Initial table setup:
CREATE TABLE #EmpMonths (EmpDate date, EmployeeID int);
INSERT INTO #EmpMonths (EmpDate, EmployeeID) VALUES
('20220401', 9),
('20220401', 8),
('20220301', 9),
('20220301', 8),
('20220301', 7),
('20220201', 9),
('20220201', 8),
('20220201', 7),
('20220101', 9),
('20220101', 8),
('20220101', 7),
('20220101', 6),
('20220101', 5);
As there are no corresponding later records for the 'latest' record (1 April 2022), in this I will report only months prior to the most recent record For this I use MaxDate
. Feel free to use any other approach.
DECLARE @MaxEmpDate date;
SET @MaxEmpDate = (SELECT MAX(EmpDate) FROM #EmpMonths);
Approach 1: Using LEAD
The following SQL gets a 2nd date associated with each employee/month record. This has the month they next appear in the dataset. (Note that I have included it here for your info only - it gets used in the answer in the next block of code).
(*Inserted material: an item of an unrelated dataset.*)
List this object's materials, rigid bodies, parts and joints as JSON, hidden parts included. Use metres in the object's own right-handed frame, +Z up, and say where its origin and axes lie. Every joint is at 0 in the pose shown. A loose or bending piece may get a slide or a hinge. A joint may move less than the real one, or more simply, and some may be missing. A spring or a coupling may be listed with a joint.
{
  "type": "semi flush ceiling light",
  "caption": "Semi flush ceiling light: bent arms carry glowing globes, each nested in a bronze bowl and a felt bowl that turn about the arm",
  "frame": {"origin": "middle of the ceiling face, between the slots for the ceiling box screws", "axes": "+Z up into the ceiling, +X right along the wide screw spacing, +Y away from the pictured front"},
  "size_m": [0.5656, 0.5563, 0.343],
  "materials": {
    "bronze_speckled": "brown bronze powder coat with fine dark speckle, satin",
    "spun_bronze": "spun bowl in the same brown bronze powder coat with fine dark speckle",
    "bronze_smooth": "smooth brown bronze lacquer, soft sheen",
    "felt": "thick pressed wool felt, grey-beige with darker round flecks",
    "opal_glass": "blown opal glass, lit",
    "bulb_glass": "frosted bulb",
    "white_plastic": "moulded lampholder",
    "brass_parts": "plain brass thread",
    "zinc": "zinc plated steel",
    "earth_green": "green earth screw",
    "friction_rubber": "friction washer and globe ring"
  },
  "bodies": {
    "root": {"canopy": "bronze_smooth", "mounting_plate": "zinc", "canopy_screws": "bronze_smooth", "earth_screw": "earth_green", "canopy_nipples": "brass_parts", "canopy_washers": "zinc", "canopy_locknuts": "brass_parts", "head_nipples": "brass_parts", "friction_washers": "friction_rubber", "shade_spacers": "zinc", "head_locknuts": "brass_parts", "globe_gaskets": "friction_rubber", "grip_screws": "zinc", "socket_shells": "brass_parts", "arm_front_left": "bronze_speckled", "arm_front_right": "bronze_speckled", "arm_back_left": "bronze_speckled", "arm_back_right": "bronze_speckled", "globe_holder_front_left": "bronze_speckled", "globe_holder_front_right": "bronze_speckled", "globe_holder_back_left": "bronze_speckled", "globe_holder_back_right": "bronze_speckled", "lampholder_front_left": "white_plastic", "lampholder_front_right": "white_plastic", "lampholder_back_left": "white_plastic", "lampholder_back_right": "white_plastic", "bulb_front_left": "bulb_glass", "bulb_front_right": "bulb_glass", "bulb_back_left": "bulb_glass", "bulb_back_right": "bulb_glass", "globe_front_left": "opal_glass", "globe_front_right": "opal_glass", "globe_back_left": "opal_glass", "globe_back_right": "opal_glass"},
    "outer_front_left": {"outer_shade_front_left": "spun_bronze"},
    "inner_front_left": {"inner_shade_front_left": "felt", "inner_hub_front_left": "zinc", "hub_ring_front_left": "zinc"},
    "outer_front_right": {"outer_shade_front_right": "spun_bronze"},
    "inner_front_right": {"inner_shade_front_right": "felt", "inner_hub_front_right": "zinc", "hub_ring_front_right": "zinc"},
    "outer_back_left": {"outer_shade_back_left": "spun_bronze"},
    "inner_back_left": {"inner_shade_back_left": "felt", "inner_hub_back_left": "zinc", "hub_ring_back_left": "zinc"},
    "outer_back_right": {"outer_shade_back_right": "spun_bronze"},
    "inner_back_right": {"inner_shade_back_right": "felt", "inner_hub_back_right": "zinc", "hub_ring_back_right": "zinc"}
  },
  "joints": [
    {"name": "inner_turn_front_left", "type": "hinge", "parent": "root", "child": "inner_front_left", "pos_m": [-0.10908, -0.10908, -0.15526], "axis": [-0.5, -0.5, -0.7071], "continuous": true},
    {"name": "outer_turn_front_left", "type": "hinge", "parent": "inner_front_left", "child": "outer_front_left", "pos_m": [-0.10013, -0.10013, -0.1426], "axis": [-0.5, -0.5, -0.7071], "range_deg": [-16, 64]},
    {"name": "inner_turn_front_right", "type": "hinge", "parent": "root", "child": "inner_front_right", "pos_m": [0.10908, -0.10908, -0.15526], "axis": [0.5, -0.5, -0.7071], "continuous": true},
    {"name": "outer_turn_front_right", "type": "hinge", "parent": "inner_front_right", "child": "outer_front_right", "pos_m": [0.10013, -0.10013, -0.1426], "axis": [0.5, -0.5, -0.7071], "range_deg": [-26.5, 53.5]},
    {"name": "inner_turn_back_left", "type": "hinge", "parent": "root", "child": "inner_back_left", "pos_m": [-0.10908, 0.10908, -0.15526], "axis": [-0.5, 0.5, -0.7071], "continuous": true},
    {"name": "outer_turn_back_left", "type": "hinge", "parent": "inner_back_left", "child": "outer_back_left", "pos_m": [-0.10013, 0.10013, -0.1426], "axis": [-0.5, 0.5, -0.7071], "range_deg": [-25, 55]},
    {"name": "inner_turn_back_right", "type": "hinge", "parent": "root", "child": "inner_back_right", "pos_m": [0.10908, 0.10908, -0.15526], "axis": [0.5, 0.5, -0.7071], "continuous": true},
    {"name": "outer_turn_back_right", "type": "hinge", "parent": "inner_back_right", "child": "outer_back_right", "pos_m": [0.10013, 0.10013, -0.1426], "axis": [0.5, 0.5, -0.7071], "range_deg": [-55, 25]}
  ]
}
SELECT EmployeeID, EmpDate, LEAD(EmpDate, 1) OVER (PARTITION BY EmployeeID ORDER BY EmpDate) AS Later_Date
FROM #EmpMonths;
You can then use the above to get the departures by month - a NULL in the Later_Date
column indicates they didn't have a later record - so you can count NULL records by month to get your answer.
WITH EmpRecords AS
(SELECT EmpDate, LEAD(EmpDate, 1) OVER (PARTITION BY EmployeeID ORDER BY EmpDate) AS Later_Date
FROM #EmpMonths
)
SELECT EmpDate, COUNT(CASE WHEN Later_Date IS NULL THEN 1 ELSE NULL END) AS Num_Departures
FROM EmpRecords
WHERE EmpDate < @MaxEmpDate
GROUP BY EmpDate;
Approach 2: Explicitly checking the next month
The alternative approach is to explicitly check the next month, to see if they have a record for that month. The following does this with a LEFT JOIN on the same table (joining on EmployeeID
, and 1 month later).
SELECT CurrentMonth.EmployeeID, CurrentMonth.EmpDate, NextMonth.EmpDate AS Later_Date
FROM #EmpMonths AS CurrentMonth
LEFT OUTER JOIN #EmpMonths AS NextMonth ON CurrentMonth.EmployeeID = NextMonth.EmployeeID
AND DATEADD(month, 1, CurrentMonth.EmpDate) = NextMonth.EmpDate
WHERE CurrentMonth.EmpDate < @MaxEmpDate;
Similar to above, you can then count NULLs for each month.
WITH EmpRecords AS
(SELECT CurrentMonth.EmployeeID, CurrentMonth.EmpDate, NextMonth.EmpDate AS Later_Date
FROM #EmpMonths AS CurrentMonth
LEFT OUTER JOIN #EmpMonths AS NextMonth ON CurrentMonth.EmployeeID = NextMonth.EmployeeID
AND DATEADD(month, 1, CurrentMonth.EmpDate) = NextMonth.EmpDate
WHERE CurrentMonth.EmpDate < @MaxEmpDate
)
SELECT EmpDate, COUNT(CASE WHEN Later_Date IS NULL THEN 1 ELSE NULL END) AS Num_Departures
FROM EmpRecords
GROUP BY EmpDate;
Results for both are below.
EmpDate Num_Departures
2022-01-01 2
2022-02-01 0
2022-03-01 1
CodePudding user response:
Try the following :
select [date], SUM(ch) departures
from
(
select [date],
case
when [date] = (select max([date]) from table_name)
then null
when not exists(select 1 from table_name D where D.[date]=DATEADD(month, 1, T.[date]) and D.employee_id=T.employee_id)
then 1
else 0
end as ch
from table_name T
) A
group by [date]
order by [date] desc
See a demo.
when [date] = (select max([date]) from table_name)
to select last month values as null
since there is no next month.
when not exists(select 1 ...
for each row in the table, checks if an employee is not existed in the next month of the current row month, if the condition is met then return 1 else return 0 (the employee is existed in current row month and next month).